A tasting by the British wine author Hugh Johnson proves how long-lasting this wine is. In 1970, he was able to enjoy a glass of the 1830 vintage (140 years old at the time of tasting) from a bottle whose cork was sealed with wax. He described this crescendo as amber, sweet, full-bodied and extraordinarily harmonious. Stel retired in 1699, and after his death in 1712, the large estate was divided into the three parts or estates that still exist today: Groot Constantia, Klein Constantia and Bergvliet (now Buitenverwachting). The new owner of Klein Constantia Johann Colijn reunited the two parts Klein and Groot in 1733. However, the quality and reputation of the wine had suffered greatly during this period. In 1778 the rich landowner Hendrik Cloete, incidentally a descendant of a gardener of the first governor Jan van Riebeeck (1619-1677), bought the Groot Constantia estate. The latter succeeded in restoring the estate and also the wine to its former glory and even greater fame.

Constantia

He was an absolute perfectionist, for example he had every insect in the vineyards chased away from the grapes by 100 slaves. The first pressing process was done by slaves who stamped the grapes with their bare feet to the sound of music. His son Hendrik took over the estate in 1794, continued the tradition of excellent wine and even expanded it. The European rulers preferred Constantia to other sweet wines such as even Château d'Yquem, Tokaj or Madeira. It was one of the favourite wines of Napoleon (1769-1821), who had it delivered in large quantities to his exile on St. Helena until his death. The French bourgeois king Louis-Philippe (1773-1850) even bought the entire 1833 vintage, but unfortunately the decline began in the 1860s. First the mildew and then the phylloxera came to South Africa, and the customs barriers for French wine lifted by the new ruler England in 1861 did the rest. Towards the end of the 19th century, wine production ceased, Groot Constantia was sold to the state for only 10,000 rand in 1885 and all vines were replaced by resistant varieties. Groot and Klein Constantia then stopped producing wine at the beginning of the 20th century.

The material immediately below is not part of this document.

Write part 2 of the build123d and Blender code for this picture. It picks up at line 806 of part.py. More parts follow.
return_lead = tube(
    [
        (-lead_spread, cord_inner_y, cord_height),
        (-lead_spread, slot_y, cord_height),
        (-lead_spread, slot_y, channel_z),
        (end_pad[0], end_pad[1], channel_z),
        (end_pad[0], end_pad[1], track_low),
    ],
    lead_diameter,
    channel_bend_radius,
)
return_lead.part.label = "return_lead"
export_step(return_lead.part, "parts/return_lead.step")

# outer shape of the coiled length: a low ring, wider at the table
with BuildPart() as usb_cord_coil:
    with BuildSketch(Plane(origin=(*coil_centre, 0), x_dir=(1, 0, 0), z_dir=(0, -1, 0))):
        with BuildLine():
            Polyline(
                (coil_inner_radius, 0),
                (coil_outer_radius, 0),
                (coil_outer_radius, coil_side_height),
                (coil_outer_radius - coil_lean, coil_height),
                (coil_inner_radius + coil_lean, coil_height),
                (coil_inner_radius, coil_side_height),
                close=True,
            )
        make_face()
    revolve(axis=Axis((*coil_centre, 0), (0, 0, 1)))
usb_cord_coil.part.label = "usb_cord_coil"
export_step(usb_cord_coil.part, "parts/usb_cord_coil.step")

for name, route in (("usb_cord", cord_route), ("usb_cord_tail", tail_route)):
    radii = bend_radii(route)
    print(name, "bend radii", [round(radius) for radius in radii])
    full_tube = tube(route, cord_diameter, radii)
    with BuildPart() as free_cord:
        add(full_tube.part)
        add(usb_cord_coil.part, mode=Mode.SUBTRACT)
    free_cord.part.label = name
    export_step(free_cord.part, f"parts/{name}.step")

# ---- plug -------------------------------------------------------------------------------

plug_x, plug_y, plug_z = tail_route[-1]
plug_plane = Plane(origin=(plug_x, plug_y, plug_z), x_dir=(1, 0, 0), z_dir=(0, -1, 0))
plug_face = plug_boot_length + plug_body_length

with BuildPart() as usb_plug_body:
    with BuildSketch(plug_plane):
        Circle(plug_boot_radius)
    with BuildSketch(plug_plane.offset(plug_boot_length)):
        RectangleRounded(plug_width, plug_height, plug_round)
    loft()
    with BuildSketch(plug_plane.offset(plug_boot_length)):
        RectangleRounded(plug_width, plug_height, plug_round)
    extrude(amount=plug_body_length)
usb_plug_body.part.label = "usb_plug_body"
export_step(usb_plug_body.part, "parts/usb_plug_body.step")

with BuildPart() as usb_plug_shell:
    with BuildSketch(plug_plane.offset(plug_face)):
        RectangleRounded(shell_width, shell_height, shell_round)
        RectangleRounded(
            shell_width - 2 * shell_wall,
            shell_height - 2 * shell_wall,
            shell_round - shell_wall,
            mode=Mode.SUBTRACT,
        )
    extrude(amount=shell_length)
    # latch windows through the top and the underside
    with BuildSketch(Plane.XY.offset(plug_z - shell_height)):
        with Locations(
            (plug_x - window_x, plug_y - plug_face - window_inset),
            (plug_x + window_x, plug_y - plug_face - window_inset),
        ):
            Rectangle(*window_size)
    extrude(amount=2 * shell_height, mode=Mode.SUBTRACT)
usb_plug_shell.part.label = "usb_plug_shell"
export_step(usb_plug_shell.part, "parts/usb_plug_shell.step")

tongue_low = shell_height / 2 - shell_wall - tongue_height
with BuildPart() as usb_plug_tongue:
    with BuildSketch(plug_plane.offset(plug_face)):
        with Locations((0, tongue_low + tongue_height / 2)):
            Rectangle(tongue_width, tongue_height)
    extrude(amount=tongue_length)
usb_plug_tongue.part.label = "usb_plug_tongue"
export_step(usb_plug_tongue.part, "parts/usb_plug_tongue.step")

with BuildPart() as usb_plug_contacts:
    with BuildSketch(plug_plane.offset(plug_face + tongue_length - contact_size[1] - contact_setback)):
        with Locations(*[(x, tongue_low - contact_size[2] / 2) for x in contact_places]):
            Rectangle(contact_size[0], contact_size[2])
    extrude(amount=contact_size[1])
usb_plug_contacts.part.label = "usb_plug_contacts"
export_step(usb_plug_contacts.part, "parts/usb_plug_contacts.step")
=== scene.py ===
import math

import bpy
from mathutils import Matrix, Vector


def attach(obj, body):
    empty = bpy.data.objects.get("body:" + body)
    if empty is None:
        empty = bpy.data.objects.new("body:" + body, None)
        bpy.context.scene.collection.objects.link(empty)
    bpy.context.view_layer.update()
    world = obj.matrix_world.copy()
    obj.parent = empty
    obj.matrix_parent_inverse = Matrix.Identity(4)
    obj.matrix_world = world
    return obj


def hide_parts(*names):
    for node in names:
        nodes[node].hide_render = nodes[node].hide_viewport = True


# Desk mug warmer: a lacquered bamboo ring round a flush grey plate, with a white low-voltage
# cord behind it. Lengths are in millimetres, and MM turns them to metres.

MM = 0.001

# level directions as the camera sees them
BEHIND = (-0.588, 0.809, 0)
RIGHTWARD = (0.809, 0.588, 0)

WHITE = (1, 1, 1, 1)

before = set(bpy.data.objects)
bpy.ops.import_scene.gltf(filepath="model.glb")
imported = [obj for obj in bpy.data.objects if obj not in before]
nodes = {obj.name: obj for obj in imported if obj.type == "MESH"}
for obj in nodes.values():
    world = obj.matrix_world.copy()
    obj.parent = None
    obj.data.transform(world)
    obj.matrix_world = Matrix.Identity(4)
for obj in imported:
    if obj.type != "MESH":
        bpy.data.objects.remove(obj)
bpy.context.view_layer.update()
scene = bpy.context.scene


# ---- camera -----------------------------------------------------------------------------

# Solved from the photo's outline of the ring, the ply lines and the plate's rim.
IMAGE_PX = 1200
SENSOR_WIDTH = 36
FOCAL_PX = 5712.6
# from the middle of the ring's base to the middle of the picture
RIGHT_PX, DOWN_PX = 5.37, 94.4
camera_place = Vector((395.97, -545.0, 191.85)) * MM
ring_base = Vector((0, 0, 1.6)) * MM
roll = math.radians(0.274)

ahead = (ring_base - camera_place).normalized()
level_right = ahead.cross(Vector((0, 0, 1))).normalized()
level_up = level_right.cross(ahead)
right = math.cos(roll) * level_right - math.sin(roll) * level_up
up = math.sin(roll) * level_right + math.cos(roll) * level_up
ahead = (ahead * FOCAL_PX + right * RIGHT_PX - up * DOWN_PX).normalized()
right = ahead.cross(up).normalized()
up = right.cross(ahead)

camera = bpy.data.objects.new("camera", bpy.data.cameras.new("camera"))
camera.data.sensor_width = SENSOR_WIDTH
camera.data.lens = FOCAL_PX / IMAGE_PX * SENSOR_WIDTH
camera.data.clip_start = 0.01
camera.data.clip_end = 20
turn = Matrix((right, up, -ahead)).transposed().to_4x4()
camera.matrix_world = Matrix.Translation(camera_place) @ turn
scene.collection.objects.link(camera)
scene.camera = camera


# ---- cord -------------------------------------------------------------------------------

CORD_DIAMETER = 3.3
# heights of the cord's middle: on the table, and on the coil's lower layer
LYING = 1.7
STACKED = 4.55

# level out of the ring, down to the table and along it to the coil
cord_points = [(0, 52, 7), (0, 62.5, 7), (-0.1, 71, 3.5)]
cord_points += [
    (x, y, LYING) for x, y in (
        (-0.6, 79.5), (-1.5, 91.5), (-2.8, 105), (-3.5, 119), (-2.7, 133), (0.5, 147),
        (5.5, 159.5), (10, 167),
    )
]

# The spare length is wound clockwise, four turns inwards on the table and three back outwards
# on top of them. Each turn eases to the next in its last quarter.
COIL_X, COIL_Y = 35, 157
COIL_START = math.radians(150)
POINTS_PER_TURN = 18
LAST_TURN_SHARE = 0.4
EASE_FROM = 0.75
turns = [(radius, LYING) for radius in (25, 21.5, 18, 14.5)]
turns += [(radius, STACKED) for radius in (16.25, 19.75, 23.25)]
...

Both wineries were only revived from the 1970s onwards. Today, the Constantia wine-growing area only covers around 400 hectares of vineyards between Hout Bay in the west and False Bay in the east - south of Cape Town at the foot of the 600-metre-high Constantia Mountain. It is a Ward (not belonging to any district) and belongs to the Coastal Region. The vineyards are situated on deep red earth with granite ledges and weathered sandstone. The climate is relatively cool due to the nearby sea and the humidity is very high. The annual rainfall is abundant with 800 to 1,000 millimetres, so that no artificial irrigation is necessary as in many other South African wine-growing areas. The red wine varieties Cabernet Sauvignon, Merlot, Pinotage and Shiraz(Syrah), as well as the white wine varieties Chardonnay, Chenin Blanc (Steen), Pinot Gris, Riesling and Sauvignon Blanc are cultivated. Today, the vineyards on Constantia are shared by the five wineries Buitenverwachting, Constantia Uitsig, Groot Constantia, Klein Constantia and Steenberg.